Records follow. Pull out every line that contains "down".

────────────────────

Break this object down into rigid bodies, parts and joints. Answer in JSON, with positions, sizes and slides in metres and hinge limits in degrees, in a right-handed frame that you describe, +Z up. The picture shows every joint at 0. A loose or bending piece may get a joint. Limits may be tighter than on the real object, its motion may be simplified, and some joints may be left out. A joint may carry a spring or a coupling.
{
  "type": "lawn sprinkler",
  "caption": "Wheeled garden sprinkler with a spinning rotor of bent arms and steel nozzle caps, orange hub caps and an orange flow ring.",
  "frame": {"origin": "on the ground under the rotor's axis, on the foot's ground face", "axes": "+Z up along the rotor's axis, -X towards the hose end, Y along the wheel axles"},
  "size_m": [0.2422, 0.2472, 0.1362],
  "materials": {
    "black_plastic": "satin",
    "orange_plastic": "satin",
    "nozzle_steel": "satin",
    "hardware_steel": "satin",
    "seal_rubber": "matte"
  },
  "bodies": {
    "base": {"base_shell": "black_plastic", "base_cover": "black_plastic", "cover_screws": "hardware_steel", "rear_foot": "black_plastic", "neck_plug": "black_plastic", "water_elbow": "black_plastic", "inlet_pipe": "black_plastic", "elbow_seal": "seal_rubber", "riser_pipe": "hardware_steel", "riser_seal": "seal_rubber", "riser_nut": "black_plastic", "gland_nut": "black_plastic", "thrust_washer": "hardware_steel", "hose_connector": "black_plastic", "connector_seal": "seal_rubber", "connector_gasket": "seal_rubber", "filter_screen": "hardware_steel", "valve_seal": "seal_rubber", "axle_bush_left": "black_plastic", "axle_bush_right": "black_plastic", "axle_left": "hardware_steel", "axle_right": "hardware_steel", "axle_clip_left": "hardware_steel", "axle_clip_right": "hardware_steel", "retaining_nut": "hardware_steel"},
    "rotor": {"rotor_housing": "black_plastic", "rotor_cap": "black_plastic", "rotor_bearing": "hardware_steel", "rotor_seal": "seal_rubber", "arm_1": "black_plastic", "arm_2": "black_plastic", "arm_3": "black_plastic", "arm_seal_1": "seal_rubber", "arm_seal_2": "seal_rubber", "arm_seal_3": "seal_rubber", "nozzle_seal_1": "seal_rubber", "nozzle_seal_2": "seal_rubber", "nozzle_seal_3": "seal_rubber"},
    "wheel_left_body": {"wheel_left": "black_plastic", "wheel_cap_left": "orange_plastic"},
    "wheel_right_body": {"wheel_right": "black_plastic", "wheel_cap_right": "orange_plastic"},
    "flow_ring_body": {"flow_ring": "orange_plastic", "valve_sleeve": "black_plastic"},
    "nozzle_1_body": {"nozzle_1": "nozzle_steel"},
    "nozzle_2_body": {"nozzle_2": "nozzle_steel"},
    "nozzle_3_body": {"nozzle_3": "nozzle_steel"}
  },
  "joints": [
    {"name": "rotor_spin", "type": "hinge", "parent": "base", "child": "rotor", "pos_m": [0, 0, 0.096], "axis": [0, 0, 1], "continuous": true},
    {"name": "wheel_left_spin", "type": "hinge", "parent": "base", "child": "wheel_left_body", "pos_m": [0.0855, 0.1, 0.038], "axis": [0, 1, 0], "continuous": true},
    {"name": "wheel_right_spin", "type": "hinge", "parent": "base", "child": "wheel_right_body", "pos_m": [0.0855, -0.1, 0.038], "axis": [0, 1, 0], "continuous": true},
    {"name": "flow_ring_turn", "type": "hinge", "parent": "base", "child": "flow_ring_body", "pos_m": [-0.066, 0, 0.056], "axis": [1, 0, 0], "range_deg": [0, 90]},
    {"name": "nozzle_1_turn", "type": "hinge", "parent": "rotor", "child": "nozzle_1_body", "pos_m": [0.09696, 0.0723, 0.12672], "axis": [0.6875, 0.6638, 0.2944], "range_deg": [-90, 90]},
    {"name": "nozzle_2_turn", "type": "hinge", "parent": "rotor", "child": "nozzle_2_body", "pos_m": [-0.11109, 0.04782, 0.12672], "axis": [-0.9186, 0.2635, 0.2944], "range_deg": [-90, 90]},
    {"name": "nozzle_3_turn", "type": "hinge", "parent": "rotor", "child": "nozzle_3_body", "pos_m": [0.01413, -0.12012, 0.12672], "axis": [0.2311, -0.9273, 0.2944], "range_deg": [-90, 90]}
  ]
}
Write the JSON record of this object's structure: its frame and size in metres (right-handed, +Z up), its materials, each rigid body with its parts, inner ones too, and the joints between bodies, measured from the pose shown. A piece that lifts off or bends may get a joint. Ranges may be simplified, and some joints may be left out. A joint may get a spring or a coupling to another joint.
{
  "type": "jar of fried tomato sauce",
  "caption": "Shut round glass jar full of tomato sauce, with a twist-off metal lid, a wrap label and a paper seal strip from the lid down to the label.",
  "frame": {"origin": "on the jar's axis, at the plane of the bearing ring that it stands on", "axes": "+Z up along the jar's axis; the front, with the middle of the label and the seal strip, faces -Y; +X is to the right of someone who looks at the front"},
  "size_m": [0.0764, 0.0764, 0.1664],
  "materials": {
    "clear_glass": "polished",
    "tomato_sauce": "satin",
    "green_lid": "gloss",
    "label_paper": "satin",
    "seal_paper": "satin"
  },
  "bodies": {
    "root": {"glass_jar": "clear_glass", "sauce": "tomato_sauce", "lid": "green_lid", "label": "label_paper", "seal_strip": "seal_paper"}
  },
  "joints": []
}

────────────────────

#### Solution below:
Break this object down into rigid bodies, parts and joints. Answer in JSON, with positions, sizes and slides in metres and hinge limits in degrees, in a right-handed frame that you describe, +Z up. The picture shows every joint at 0. A loose or bending piece may get a joint. Limits may be tighter than on the real object, its motion may be simplified, and some joints may be left out. A joint may carry a spring or a coupling.
  "caption": "Shut round glass jar full of tomato sauce, with a twist-off metal lid, a wrap label and a paper seal strip from the lid down to the label.",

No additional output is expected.